Facta Ficta

vitam impendere vero

Nietzsche thinking

[MA-VM-219]

О приобретённом характере греков

Знаменитые греческие светозарность, прозрачность, простота и порядок, кристальная естественность и одновременно кристальное искусство их творений без труда соблазняют нас думать, будто всё это упало грекам с неба: они, к примеру, не умели писать иначе, чем хорошо, как однажды заметил Лихтенберг. Но нет ничего более опрометчивого и несостоятельного. История прозы от Горгия до Демосфена свидетельствует о труде и борениях выбраться из неясности, перегруженности, безвкусицы к свету, труде и борениях, напоминающих об усилиях героев, прокладывавших первые пути через леса и болота. Трагический диалог из-за своей необычайной прозрачности и определённости в условиях национальной предрасположенности к наслаждению символами и намёками, к тому же ещё нарочно закреплявшейся великой хоровой лирикой, — настоящий подвиг драматургов: так же как подвигом Гомера было освобождение греков от азиатской помпезности и неопределённости и достижение прозрачности структуры в целом и в частностях.
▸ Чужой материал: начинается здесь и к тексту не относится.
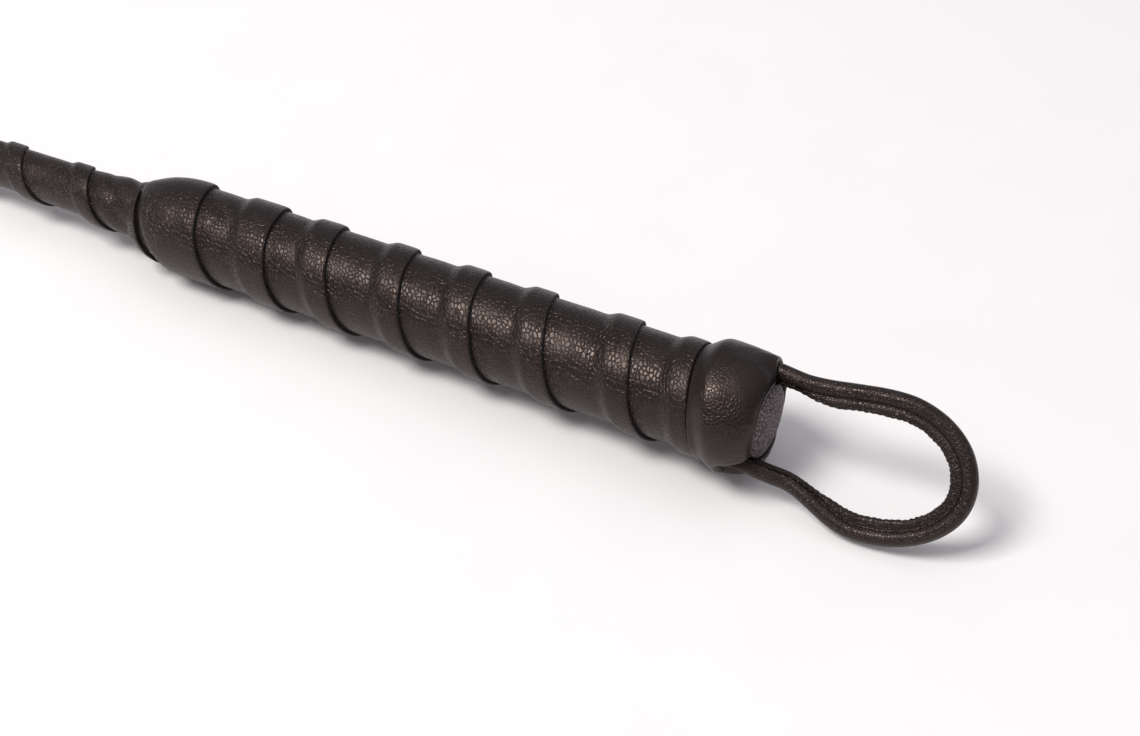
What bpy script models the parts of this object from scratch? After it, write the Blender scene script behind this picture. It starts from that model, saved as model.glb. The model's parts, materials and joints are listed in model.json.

Сказать что-нибудь совершенно правильно и ярко отнюдь не считалось лёгким делом, иначе трудно объяснить огромное восхищение эпиграммами Симонида, которые выглядят такими непритязательными, без раззолочённых кружев, без арабесок острот, но говорят то, что хотят сказать, ясно, с покоем солнца, а не с погоней за эффектом молнии. Напряжённое стремление к свету из словно врождённого сумрака — черта сугубо греческая, вот почему народ ликовал, выслушивая лаконичные сентенции, элегические декламации, изречения семи мудрецов. Поэтому предписания, дававшиеся к стихам, для нас возмутительные, оказались так милы эллинскому уму, будучи для него подлинно аполлоновской задачей — одержать победу над опасностями метра, над темнотою, вообще свойственной поэзии. Простота, гибкость, трезвость были силой вырваны для национальной предрасположенности, а не были даны ей изначально — опасность скатиться назад, в азиатчину, постоянно грозила грекам, да и впрямь время от времени нависала над ними, словно тёмный широкий разлив мистических ощущений, элементарной дикости и темноты. Мы видим, как они погружались в него, мы видим, как Европу словно смывало, захлёстывало — ведь тогда Европа была очень маленькой, — но они всякий раз снова выплывали, эти хорошие пловцы и ныряльщики, этот народ Одиссея.